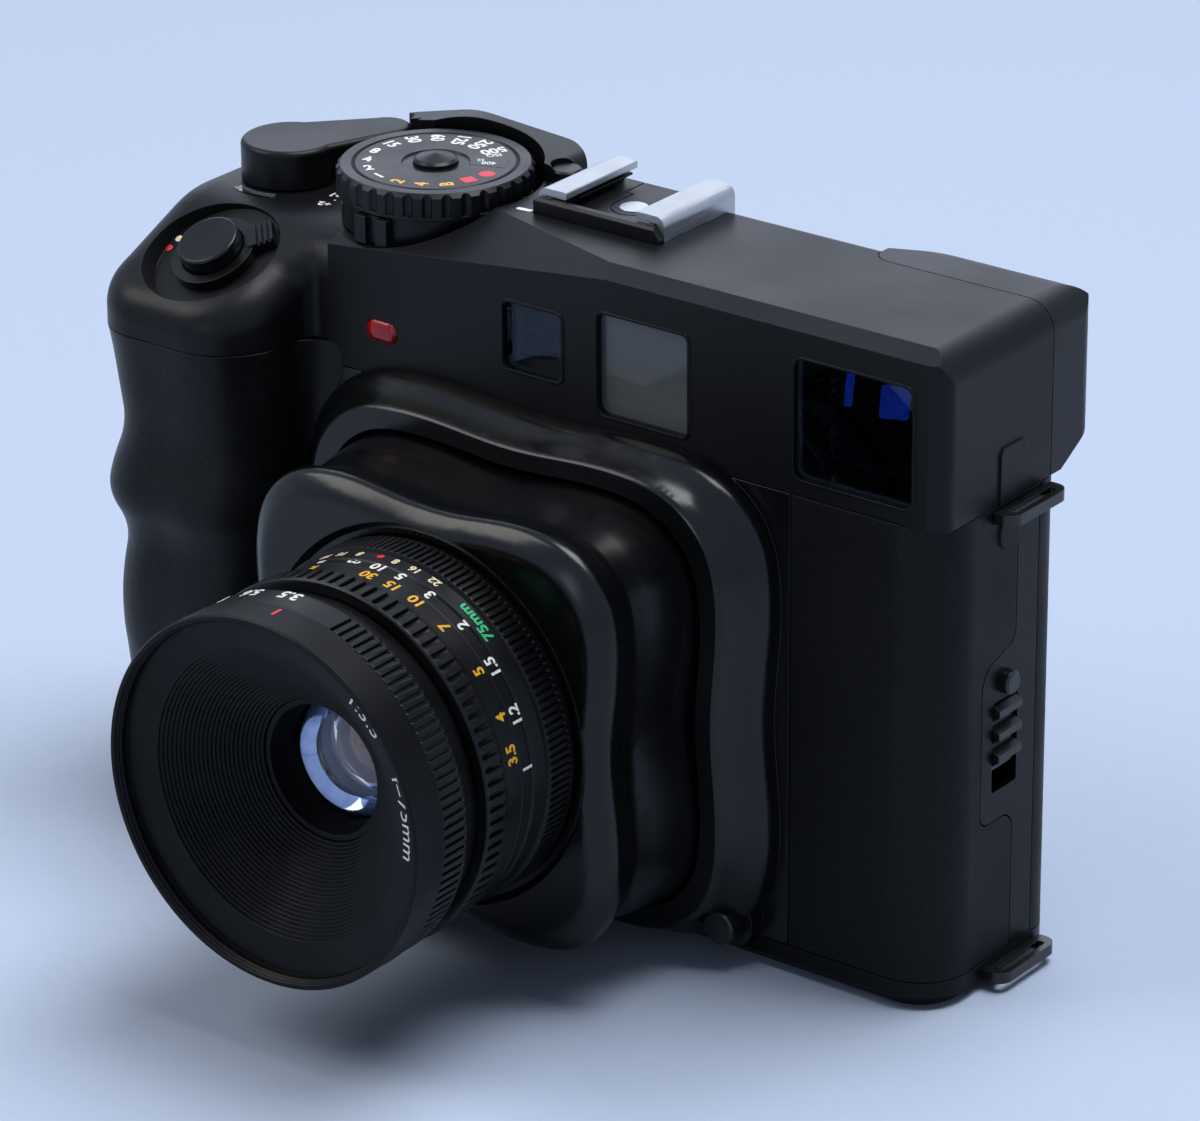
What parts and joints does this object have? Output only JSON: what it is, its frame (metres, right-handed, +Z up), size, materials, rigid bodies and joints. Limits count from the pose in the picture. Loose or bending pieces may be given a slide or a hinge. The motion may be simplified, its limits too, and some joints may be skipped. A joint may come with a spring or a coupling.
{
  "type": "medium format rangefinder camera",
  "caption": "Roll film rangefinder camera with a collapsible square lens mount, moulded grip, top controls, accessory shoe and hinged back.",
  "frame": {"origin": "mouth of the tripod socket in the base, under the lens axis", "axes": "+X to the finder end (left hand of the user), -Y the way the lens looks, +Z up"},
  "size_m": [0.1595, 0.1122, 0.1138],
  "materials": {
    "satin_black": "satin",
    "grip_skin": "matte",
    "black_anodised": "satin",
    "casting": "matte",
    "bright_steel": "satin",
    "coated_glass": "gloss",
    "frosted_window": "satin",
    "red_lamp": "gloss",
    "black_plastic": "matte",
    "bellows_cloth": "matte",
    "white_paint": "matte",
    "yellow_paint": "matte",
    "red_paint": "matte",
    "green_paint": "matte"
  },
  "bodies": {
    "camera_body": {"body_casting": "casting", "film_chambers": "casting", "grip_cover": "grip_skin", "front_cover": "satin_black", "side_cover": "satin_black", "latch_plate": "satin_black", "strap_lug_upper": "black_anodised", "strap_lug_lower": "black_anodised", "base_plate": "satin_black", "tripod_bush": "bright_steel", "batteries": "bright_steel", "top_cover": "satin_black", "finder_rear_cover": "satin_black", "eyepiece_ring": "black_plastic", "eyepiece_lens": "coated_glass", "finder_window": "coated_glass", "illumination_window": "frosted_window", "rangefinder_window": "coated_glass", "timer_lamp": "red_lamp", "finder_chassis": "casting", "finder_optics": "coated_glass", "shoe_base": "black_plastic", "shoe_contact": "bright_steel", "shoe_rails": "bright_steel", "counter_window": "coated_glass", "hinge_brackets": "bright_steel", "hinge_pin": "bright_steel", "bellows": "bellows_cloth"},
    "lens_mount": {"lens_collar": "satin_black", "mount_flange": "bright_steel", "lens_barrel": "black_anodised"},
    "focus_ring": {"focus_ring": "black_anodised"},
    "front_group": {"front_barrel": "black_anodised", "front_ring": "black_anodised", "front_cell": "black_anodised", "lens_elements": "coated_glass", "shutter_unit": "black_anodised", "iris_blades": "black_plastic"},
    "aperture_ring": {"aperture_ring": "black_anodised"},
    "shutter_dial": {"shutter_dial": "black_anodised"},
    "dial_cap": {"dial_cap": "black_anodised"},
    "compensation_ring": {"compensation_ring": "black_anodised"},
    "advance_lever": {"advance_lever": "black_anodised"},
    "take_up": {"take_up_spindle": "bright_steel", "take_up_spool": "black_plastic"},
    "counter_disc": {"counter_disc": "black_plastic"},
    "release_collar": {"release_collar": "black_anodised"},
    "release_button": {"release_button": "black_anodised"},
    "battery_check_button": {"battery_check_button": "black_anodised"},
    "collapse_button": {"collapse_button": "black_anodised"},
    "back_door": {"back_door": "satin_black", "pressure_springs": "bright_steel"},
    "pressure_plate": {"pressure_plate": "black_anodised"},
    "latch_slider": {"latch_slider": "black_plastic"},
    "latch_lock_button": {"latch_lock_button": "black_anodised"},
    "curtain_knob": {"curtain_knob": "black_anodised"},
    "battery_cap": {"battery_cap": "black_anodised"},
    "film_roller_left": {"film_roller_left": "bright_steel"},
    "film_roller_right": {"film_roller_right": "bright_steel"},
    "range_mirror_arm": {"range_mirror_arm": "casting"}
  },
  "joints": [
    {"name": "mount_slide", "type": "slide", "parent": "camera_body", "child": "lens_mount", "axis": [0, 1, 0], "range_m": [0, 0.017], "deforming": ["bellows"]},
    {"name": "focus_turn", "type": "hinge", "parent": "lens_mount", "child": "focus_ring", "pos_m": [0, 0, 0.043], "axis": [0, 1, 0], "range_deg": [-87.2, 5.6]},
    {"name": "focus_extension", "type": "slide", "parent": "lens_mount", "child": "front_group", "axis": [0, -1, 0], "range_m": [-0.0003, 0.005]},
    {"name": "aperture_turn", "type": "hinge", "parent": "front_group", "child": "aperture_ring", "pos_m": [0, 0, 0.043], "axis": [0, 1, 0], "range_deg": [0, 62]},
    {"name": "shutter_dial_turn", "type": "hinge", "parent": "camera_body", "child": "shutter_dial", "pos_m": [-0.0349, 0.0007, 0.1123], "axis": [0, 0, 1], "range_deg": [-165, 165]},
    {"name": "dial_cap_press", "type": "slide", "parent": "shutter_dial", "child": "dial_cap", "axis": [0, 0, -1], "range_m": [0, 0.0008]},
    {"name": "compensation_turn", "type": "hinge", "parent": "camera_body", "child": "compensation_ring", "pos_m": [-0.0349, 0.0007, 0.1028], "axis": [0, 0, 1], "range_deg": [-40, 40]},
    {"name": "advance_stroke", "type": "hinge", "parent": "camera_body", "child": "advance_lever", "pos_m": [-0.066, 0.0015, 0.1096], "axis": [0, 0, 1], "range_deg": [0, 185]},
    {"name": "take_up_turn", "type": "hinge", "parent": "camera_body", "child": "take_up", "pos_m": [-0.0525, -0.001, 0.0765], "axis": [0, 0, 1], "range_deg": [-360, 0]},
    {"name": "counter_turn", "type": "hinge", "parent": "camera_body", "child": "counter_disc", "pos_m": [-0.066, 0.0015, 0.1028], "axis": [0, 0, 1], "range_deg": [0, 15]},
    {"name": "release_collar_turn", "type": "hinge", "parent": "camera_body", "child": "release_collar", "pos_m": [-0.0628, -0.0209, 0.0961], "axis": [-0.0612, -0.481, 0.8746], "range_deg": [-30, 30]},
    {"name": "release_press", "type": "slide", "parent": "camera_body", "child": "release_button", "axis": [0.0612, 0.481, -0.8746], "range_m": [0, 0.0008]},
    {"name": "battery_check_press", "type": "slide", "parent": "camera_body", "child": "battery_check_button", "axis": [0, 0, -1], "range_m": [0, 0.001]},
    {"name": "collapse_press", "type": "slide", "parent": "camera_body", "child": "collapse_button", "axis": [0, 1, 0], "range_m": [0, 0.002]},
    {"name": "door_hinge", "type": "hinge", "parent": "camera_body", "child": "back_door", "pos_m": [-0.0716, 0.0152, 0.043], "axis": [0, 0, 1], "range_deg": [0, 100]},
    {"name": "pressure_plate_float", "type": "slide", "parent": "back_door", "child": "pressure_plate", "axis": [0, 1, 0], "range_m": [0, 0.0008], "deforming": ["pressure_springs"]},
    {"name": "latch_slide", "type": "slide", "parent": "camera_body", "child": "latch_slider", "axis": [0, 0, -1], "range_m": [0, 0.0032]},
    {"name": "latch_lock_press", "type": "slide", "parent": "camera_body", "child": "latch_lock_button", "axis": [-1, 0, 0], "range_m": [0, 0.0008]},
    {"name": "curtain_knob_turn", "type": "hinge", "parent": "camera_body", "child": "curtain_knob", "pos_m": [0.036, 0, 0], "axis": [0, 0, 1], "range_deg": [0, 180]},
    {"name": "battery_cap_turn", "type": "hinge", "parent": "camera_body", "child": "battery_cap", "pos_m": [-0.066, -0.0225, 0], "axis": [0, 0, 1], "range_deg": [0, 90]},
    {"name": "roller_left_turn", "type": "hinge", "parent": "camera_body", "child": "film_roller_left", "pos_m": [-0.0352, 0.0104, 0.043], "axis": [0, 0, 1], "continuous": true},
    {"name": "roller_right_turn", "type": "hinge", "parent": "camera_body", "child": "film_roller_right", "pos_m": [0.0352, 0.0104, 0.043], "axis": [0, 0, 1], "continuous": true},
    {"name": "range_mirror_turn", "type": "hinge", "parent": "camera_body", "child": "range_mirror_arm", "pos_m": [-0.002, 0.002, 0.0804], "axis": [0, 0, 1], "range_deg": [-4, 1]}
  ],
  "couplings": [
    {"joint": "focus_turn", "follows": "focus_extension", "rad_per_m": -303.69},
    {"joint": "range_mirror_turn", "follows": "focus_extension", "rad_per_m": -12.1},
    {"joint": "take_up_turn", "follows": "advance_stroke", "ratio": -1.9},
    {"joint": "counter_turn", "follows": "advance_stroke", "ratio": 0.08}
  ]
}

____

• _STATED PROBLEM_:
From the data above, copy each line that holds "bodies".

• _TASK SOLUTION_:
What parts and joints does this object have? Output only JSON: what it is, its frame (metres, right-handed, +Z up), size, materials, rigid bodies and joints. Limits count from the pose in the picture. Loose or bending pieces may be given a slide or a hinge. The motion may be simplified, its limits too, and some joints may be skipped. A joint may come with a spring or a coupling.
  "bodies": {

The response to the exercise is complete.